Within the narrow set of sectors most closely related to oil and gas extraction—including oil-field services, pipeline construction and equipment manufacturing—employment jumped by almost 50% to more than 779,000 jobs from the end of the recession through October, compared with a 7% gain across all job sectors, according to Labor Department data.

Wages in such industries also saw a marked increase, the data showed. Average earnings for workers in oil and gas extraction, for example, climbed nearly 23% to more than $1,700 a week over that period, not adjusting for inflation. That compares with a 13% increase to $848 for all workers.

Tom Runiewicz, a U.S. industry economist at IHS Global Insight, forecasts companies providing support services to oil and gas companies could lose 40,000 jobs by the end of 2015, about 9% of the category's total, if oil stays around $56 a barrel through the second quarter of next year. Equipment manufacturers could shed 5,000 to 6,000 jobs, or about 6% of total employment for such companies.

These aren't big numbers in an economy where total nonfarm payrolls surpassed 140 million last month. But the jobs generally offer good wages and create demand for other services.

"It's a bigger hit than losing service jobs in the hotel sector," said Mark Mills, a senior fellow at the Manhattan Institute who has studied the nation's energy-related employment boom.

Mr. Mills, in a study this year , said shale-oil and -gas production has been the nation's biggest single creator of solid, middle-class jobs across the economy since the recession ended in mid-2009. By his estimate, a total of 10 million jobs are associated with the oil and gas industry in fields as wide-ranging as transportation, construction, education, health care and food services.

While many companies say it is too early to notice the impact from lower oil and gas prices, concerns are spreading and companies are planning for a lengthy period of leaner times.

"Frack service companies that would not return my phone calls because we are a small operator are now blowing up my phone to go to lunch, a hockey game just to find some work for their crews," said Rob Helbing, vice president of operations at Trek Resources Inc., an oil and gas producer with operations in Texas, Oklahoma, Louisiana and Kansas. "Most service companies and [oil and gas] operators will try their best to get through the Christmas season. But just sit back and watch the layoffs that will follow."

Even companies that haven't yet seen any direct effect and expect to fully weather any industry downturn are wary.

"If people aren't worried, they are ignorant," said Jim Arthaud, chief executive of MBI Energy Services. The firm, based in Belfield, N.D., employs about 2,000 workers—a roughly fivefold increase from five years ago—and operates a fleet of more than 500 trucks hauling oil, sand, water and other raw materials for fracking companies.

Business and rates are holding steady for MBI, and the company isn't worried about having to scale back. But if oil prices stay low, "somebody has to start cutting people," Mr. Arthaud said.

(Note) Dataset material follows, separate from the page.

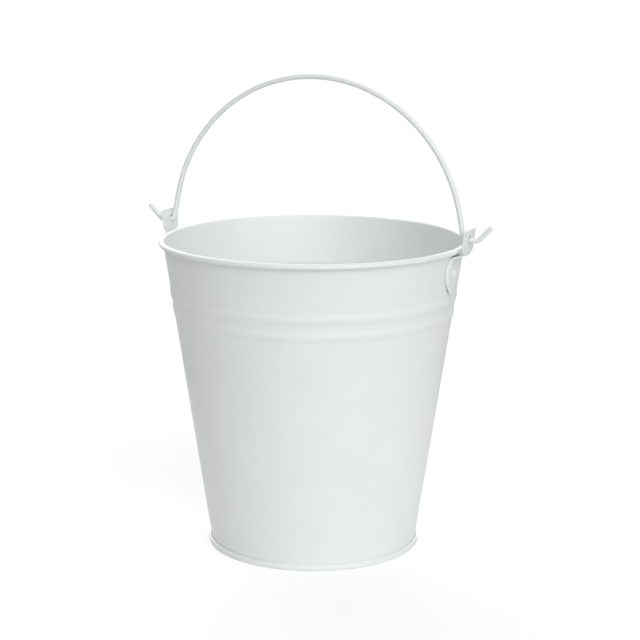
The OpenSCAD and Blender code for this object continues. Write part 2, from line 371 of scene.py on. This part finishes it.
def build_bottom(material):
    up_x = SKIRT_X - LAYER
    out_x = SKIRT_X + 3 * LAYER
    floor_z = PAN_TOP - SHEET / 2
    low_z = SHEET / 2
    path = [Vector((0, floor_z))]
    path += arc((up_x - PAN_CORNER, floor_z - PAN_CORNER), PAN_CORNER, pi / 2, 0, radians(10))
    path += arc((up_x + FOOT_CORNER, low_z + FOOT_CORNER), FOOT_CORNER, pi, 3 * pi / 2, radians(10))
    path += arc((out_x - FOOT_CORNER, low_z + FOOT_CORNER), FOOT_CORNER, -pi / 2, 0, radians(10))
    path += arc((out_x - LAYER, PAN_HOOK_Z), LAYER, 0, pi, radians(12))
    path.append(Vector((SKIRT_X + LAYER, PAN_HOOK_END)))
    path = divided(without_repeats(path), 8 * MM)
    outline = [p for p, side in sheet_outline(path, SHEET, open_start=True)]
    verts, faces = revolve(outline, 240)
    return piece("bottom_sheet", verts, faces, material, "bottom_pan", "bucket")


# ---------------------------------------------------------------- ears

def ear_sheet_path():
    """Middle of the ear's sheet seen from the side, from its top edge down: plate, neck, plate."""
    joggle = ear_joggle()
    neck_l = (joggle - 2 * NECK_R * (1 - cos(NECK_TURN))) / sin(NECK_TURN)
    first = Vector((-NECK_R, -PLATE_FOOT))
    ray = Vector((cos(NECK_TURN), -sin(NECK_TURN)))
    second = first + ray * 2 * NECK_R + Vector((-sin(NECK_TURN), -cos(NECK_TURN))) * neck_l
    path = [Vector((0, EAR_TOP))]
    path += arc(first, NECK_R, 0, -NECK_TURN, radians(8))
    path += arc(second, NECK_R, pi - NECK_TURN, pi, radians(8))
    path.append(Vector((-joggle, TONGUE_Z - TONGUE_R)))
    return without_repeats(path)


def ear_joggle():
    """How far the lower plate is stepped in from the upper one."""
    back_x = wall_outer_x(PIVOT_Z + SHIELD_Z * cos(EAR_LEAN)) + SHIELD_OFF
    return (EAR_X + SHIELD_Z * sin(EAR_LEAN) - back_x) / cos(EAR_LEAN) - EAR_T / 2


def smooth_max(a, b, k):
    """The larger of two values, with a fillet of size k where they cross."""
    h = max(k - abs(a - b), 0) / k
    return max(a, b) + h * h * k / 4


def circle_half(radius, offset):
    """Half width of a circle at a distance from its middle."""
    return sqrt(max(radius * radius - offset * offset, 0))


def plate_half(z):
    """Half width of the upper plate at height z."""
    half = EAR_W / 2
    top = EAR_TOP - TOP_CORNER
    low = PLATE_CORNER - PLATE_FOOT
    if z > top:
        return half - TOP_CORNER + circle_half(TOP_CORNER, z - top)
    if z < low:
        return half - PLATE_CORNER + circle_half(PLATE_CORNER, low - z)
    return half


def shield_half(z):
    """Half width of the lower plate at height z: two round ends joined by straight sides."""
    side = asin((SHIELD_R - TONGUE_R) / (SHIELD_Z - TONGUE_Z))
    if z > SHIELD_Z - SHIELD_R * sin(side):
        return circle_half(SHIELD_R, z - SHIELD_Z)
    if z < TONGUE_Z - TONGUE_R * sin(side):
        return circle_half(TONGUE_R, z - TONGUE_Z)
    return (SHIELD_R + (z - SHIELD_Z) * sin(side)) / cos(side)


def ear_half(z):
    """Half width of the ear's sheet at height z: the plates, joined by the neck."""
    neck = NECK_W / 2
    if z > -PLATE_FOOT:
        return smooth_max(plate_half(z), neck, FILLET) if z < 0 else plate_half(z)
    if z > SHIELD_Z:
        return smooth_max(shield_half(z), neck, FILLET)
    return shield_half(z)


EDGE_STEPS = (0, 0.12, 0.35, 0.65, 1)          # columns across a rounded cut edge, in edge radii
EAR_CELLS = 16                                 # columns between the rounded edges
HOLE_CELLS = 4                                 # columns on each side of the hole that its rings take up
BEND_ROWS = 5                                  # rows from the hole's patch to the neck
LOWER_ROWS = 34                                # rows down the lower plate, closer together at its tip
TIP_HALF = 0.02 * MM                           # half width of the sheet at its very tip
HOLE_RUB = 0.5 * MM                            # how far from the hole's edge the paint is rubbed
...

An extended downturn could hit hardest in states such as North Dakota and Texas, which have benefited the most from hydraulic fracturing, or fracking, technology that allows oil to be pumped out of shale formations.

"While the rest of the country looks to benefit from cheap oil, Texas could be headed for recession," Michael Feroli, chief U.S. economist at J.P. Morgan Chase & Co., said in a recent note to clients. Mr. Feroli calculates that more than 90% of U.S. oil-production growth in the past five years has been in North Dakota and Texas.

During an energy-price collapse in 1986, the Lone Star state suffered rising unemployment, falling home prices and later a banking crisis. "We think Texas will, at the least, have a rough 2015 ahead," he said.

North Dakota is showing possible signs of a drop-off in activity. Within the state, the drilling-rig count fell by 10 to 183 from September through Dec. 12. Oil prices are one among several significant forces driving the slowdown, the North Dakota Industrial Commission's Department of Mineral Resources said this month. "Rig count in the Williston Basin is set to fall rapidly during the first quarter of 2015," the state said, referring to the geologic formation that is rich in oil and covers the western portion of the state.

Already, many exploration and production companies are demanding savings from contractors. "We need cost cuts right away or we're going to slow down or we're going to quit doing things," Chip Johnson, president and chief executive of Houston-based Carrizo Oil & Gas Inc., told investors this month. "We're not in a real hurry to drill and frack a lot of wells until we see where the service-cost numbers go."

Some service companies are trying to find a silver lining in what could be a slowdown in activity and softening of the labor market. Indeed, companies in the oil and gas industry for years have lamented the difficulty of finding skilled workers, rising wages and short tenure of many employees who are quick to hop between firms.

"In my opinion, in a way it's good because it will get the companies more efficient," said Tyler Goodman, president of Borsheim Crane Service, of Williston, N.D. "Having to do everything yesterday costs a lot of money. People will quit making $150,000 a year for $25,000-a-year skills."